§ Short exercise
Write out each line exactly as it stands, please.
═══ Given information
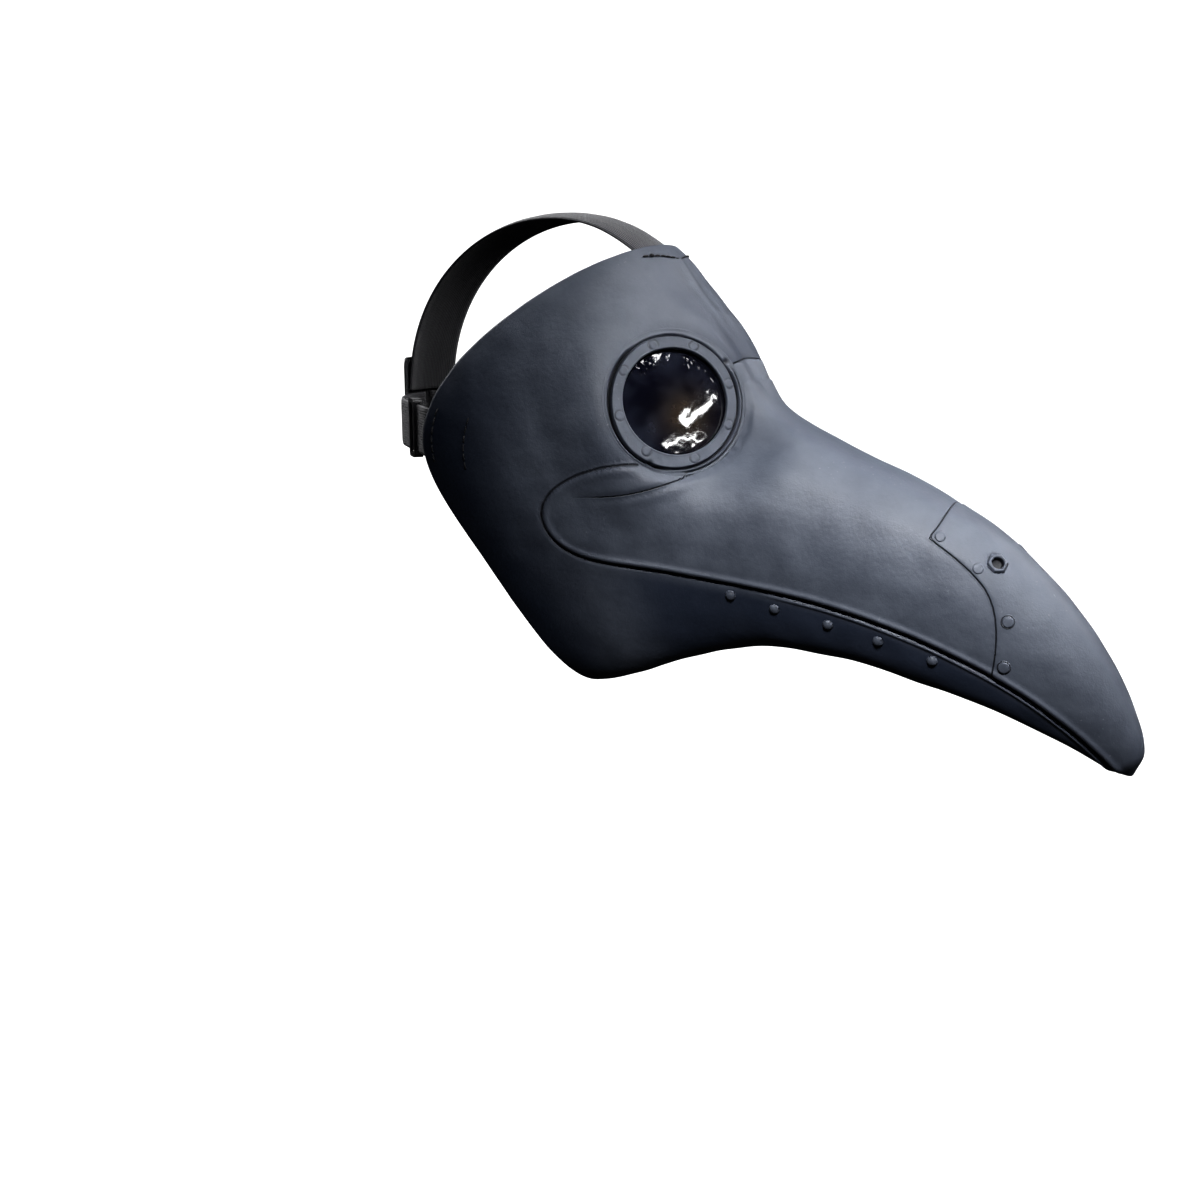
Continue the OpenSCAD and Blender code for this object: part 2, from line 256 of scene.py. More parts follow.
def distanceToLine(p, line):
    flat = p.reshape(-1, 3)
    best = np.full(len(flat), 1e9)
    for a, b in zip(line[:-1], line[1:]):
        ab = b - a
        t = np.clip((flat - a) @ ab / max(ab @ ab, 1e-9), 0, 1)
        best = np.minimum(best, np.linalg.norm(flat - a - t[:, None] * ab, axis=1))
    return best.reshape(p.shape[:-1])


def insideArea(u, v, corners):
    inside = np.zeros(u.shape, bool)
    for (u0, v0), (u1, v1) in zip(corners, corners[1:] + corners[:1]):
        if v0 == v1:
            continue
        crosses = (v0 > v) != (v1 > v)
        inside ^= crosses & (u < (u1 - u0) * (v - v0) / (v1 - v0) + u0)
    return inside


def roundCorners(points, steps=6):
    line = openEnds(points)
    return readSpline(line, np.linspace(0, len(points) - 1, (len(points) - 1) * steps + 1))


def softWaves(p, size, count, seed):
    # smooth wandering values in -1..1, with features about size millimetres across
    waves = np.random.default_rng(seed)
    total = np.zeros(p.shape[:-1])
    for _ in range(count):
        direction = waves.normal(size=3)
        direction *= fullTurn / (size * waves.uniform(0.7, 1.5)) / np.linalg.norm(direction)
        total += np.sin(p @ direction + waves.uniform(0, 6.28))
    return total / math.sqrt(count)


# node helpers: each takes the material's node tree, and a value may be a socket or a constant
def newMaterial(name):
    material = bpy.data.materials.new(name)
    material.use_nodes = True
    return material, material.node_tree, material.node_tree.nodes["Principled BSDF"]


def plug(tree, node, values):
    for name, value in values.items():
        if hasattr(value, "links"):
            tree.links.new(value, node.inputs[name])
        else:
            node.inputs[name].default_value = value


def addNode(tree, kind, **settings):
    n = tree.nodes.new(kind)
    for key, value in settings.items():
        setattr(n, key, value)
    return n


def objectCoords(tree):
    return addNode(tree, "ShaderNodeTexCoord").outputs["Object"]


def fieldValue(tree, name):
    return addNode(tree, "ShaderNodeAttribute", attribute_name=name).outputs["Fac"]


def noiseNode(tree, coords, scale, detail, roughness=0.5):
    n = addNode(tree, "ShaderNodeTexNoise")
    plug(tree, n, {"Vector": coords, "Scale": scale, "Detail": detail, "Roughness": roughness})
    return n.outputs["Fac"]


def rampNode(tree, value, places, colours=((0, 0, 0), (1, 1, 1))):
    n = addNode(tree, "ShaderNodeValToRGB")
    for element, place, colour in zip(n.color_ramp.elements, places, colours):
        element.position = place
        element.color = (*colour, 1)
    plug(tree, n, {"Fac": value})
    return n.outputs["Color"]


def rangeNode(tree, value, ends):
    n = addNode(tree, "ShaderNodeMapRange")
    plug(tree, n, {"Value": value, "To Min": ends[0], "To Max": ends[1]})
    return n.outputs[0]


def mathNode(tree, how, a, b=None, clamp=False):
    n = addNode(tree, "ShaderNodeMath", operation=how, use_clamp=clamp)
    plug(tree, n, {0: a} if b is None else {0: a, 1: b})
    return n.outputs[0]


def weightedSum(tree, a, shareA, b, shareB):
    a, b = mathNode(tree, "MULTIPLY", a, shareA), mathNode(tree, "MULTIPLY", b, shareB)
    return mathNode(tree, "ADD", a, b)


def mixColour(tree, factor, a, b):
    n = addNode(tree, "ShaderNodeMix", data_type="RGBA")
    a, b = [x if hasattr(x, "links") else (*x, 1) for x in (a, b)]
    plug(tree, n, {0: factor, 6: a, 7: b})
    return n.outputs[2]


def bumpNode(tree, height, strength, distance, under=None):
    n = addNode(tree, "ShaderNodeBump")
    plug(tree, n, {"Height": height, "Strength": strength, "Distance": distance})
    if under is not None:
        plug(tree, n, {"Normal": under})
    return n.outputs["Normal"]


def lineMask(tree, name, width):
    # 1 on the line, 0 away from it; the field holds millimetres from the line
    away = mathNode(tree, "DIVIDE", mathNode(tree, "ABSOLUTE", fieldValue(tree, name)), width)
    return mathNode(tree, "SUBTRACT", 1.0, away, clamp=True)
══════
§ Answer to this task
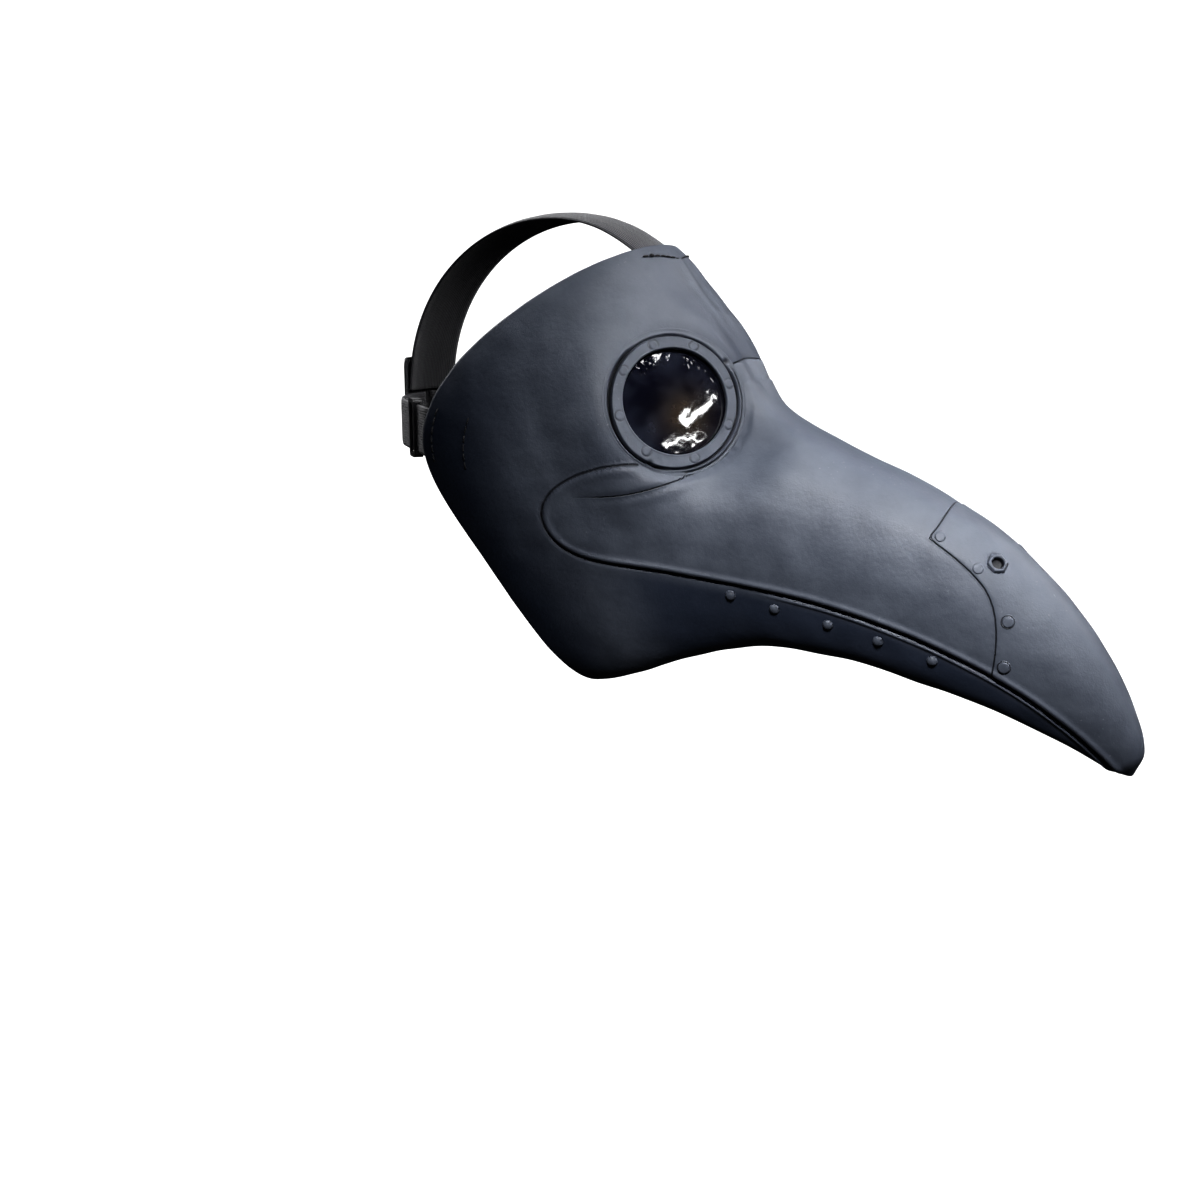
Continue the OpenSCAD and Blender code for this object: part 2, from line 256 of scene.py. More parts follow.
def distanceToLine(p, line):
    flat = p.reshape(-1, 3)
    best = np.full(len(flat), 1e9)
    for a, b in zip(line[:-1], line[1:]):
        ab = b - a
        t = np.clip((flat - a) @ ab / max(ab @ ab, 1e-9), 0, 1)
        best = np.minimum(best, np.linalg.norm(flat - a - t[:, None] * ab, axis=1))
    return best.reshape(p.shape[:-1])


def insideArea(u, v, corners):
    inside = np.zeros(u.shape, bool)
    for (u0, v0), (u1, v1) in zip(corners, corners[1:] + corners[:1]):
        if v0 == v1:
            continue
        crosses = (v0 > v) != (v1 > v)
        inside ^= crosses & (u < (u1 - u0) * (v - v0) / (v1 - v0) + u0)
    return inside


def roundCorners(points, steps=6):
    line = openEnds(points)
    return readSpline(line, np.linspace(0, len(points) - 1, (len(points) - 1) * steps + 1))


def softWaves(p, size, count, seed):
    # smooth wandering values in -1..1, with features about size millimetres across
    waves = np.random.default_rng(seed)
    total = np.zeros(p.shape[:-1])
    for _ in range(count):
        direction = waves.normal(size=3)
        direction *= fullTurn / (size * waves.uniform(0.7, 1.5)) / np.linalg.norm(direction)
        total += np.sin(p @ direction + waves.uniform(0, 6.28))
    return total / math.sqrt(count)


# node helpers: each takes the material's node tree, and a value may be a socket or a constant
def newMaterial(name):
    material = bpy.data.materials.new(name)
    material.use_nodes = True
    return material, material.node_tree, material.node_tree.nodes["Principled BSDF"]


def plug(tree, node, values):
    for name, value in values.items():
        if hasattr(value, "links"):
            tree.links.new(value, node.inputs[name])
        else:
            node.inputs[name].default_value = value


def addNode(tree, kind, **settings):
    n = tree.nodes.new(kind)
    for key, value in settings.items():
        setattr(n, key, value)
    return n


def objectCoords(tree):
    return addNode(tree, "ShaderNodeTexCoord").outputs["Object"]


def fieldValue(tree, name):
    return addNode(tree, "ShaderNodeAttribute", attribute_name=name).outputs["Fac"]


def noiseNode(tree, coords, scale, detail, roughness=0.5):
    n = addNode(tree, "ShaderNodeTexNoise")
    plug(tree, n, {"Vector": coords, "Scale": scale, "Detail": detail, "Roughness": roughness})
    return n.outputs["Fac"]


def rampNode(tree, value, places, colours=((0, 0, 0), (1, 1, 1))):
    n = addNode(tree, "ShaderNodeValToRGB")
    for element, place, colour in zip(n.color_ramp.elements, places, colours):
        element.position = place
        element.color = (*colour, 1)
    plug(tree, n, {"Fac": value})
    return n.outputs["Color"]


def rangeNode(tree, value, ends):
    n = addNode(tree, "ShaderNodeMapRange")
    plug(tree, n, {"Value": value, "To Min": ends[0], "To Max": ends[1]})
    return n.outputs[0]


def mathNode(tree, how, a, b=None, clamp=False):
    n = addNode(tree, "ShaderNodeMath", operation=how, use_clamp=clamp)
    plug(tree, n, {0: a} if b is None else {0: a, 1: b})
    return n.outputs[0]


def weightedSum(tree, a, shareA, b, shareB):
    a, b = mathNode(tree, "MULTIPLY", a, shareA), mathNode(tree, "MULTIPLY", b, shareB)
    return mathNode(tree, "ADD", a, b)


def mixColour(tree, factor, a, b):
    n = addNode(tree, "ShaderNodeMix", data_type="RGBA")
    a, b = [x if hasattr(x, "links") else (*x, 1) for x in (a, b)]
    plug(tree, n, {0: factor, 6: a, 7: b})
    return n.outputs[2]


def bumpNode(tree, height, strength, distance, under=None):
    n = addNode(tree, "ShaderNodeBump")
    plug(tree, n, {"Height": height, "Strength": strength, "Distance": distance})
    if under is not None:
        plug(tree, n, {"Normal": under})
    return n.outputs["Normal"]


def lineMask(tree, name, width):
    # 1 on the line, 0 away from it; the field holds millimetres from the line
    away = mathNode(tree, "DIVIDE", mathNode(tree, "ABSOLUTE", fieldValue(tree, name)), width)
    return mathNode(tree, "SUBTRACT", 1.0, away, clamp=True)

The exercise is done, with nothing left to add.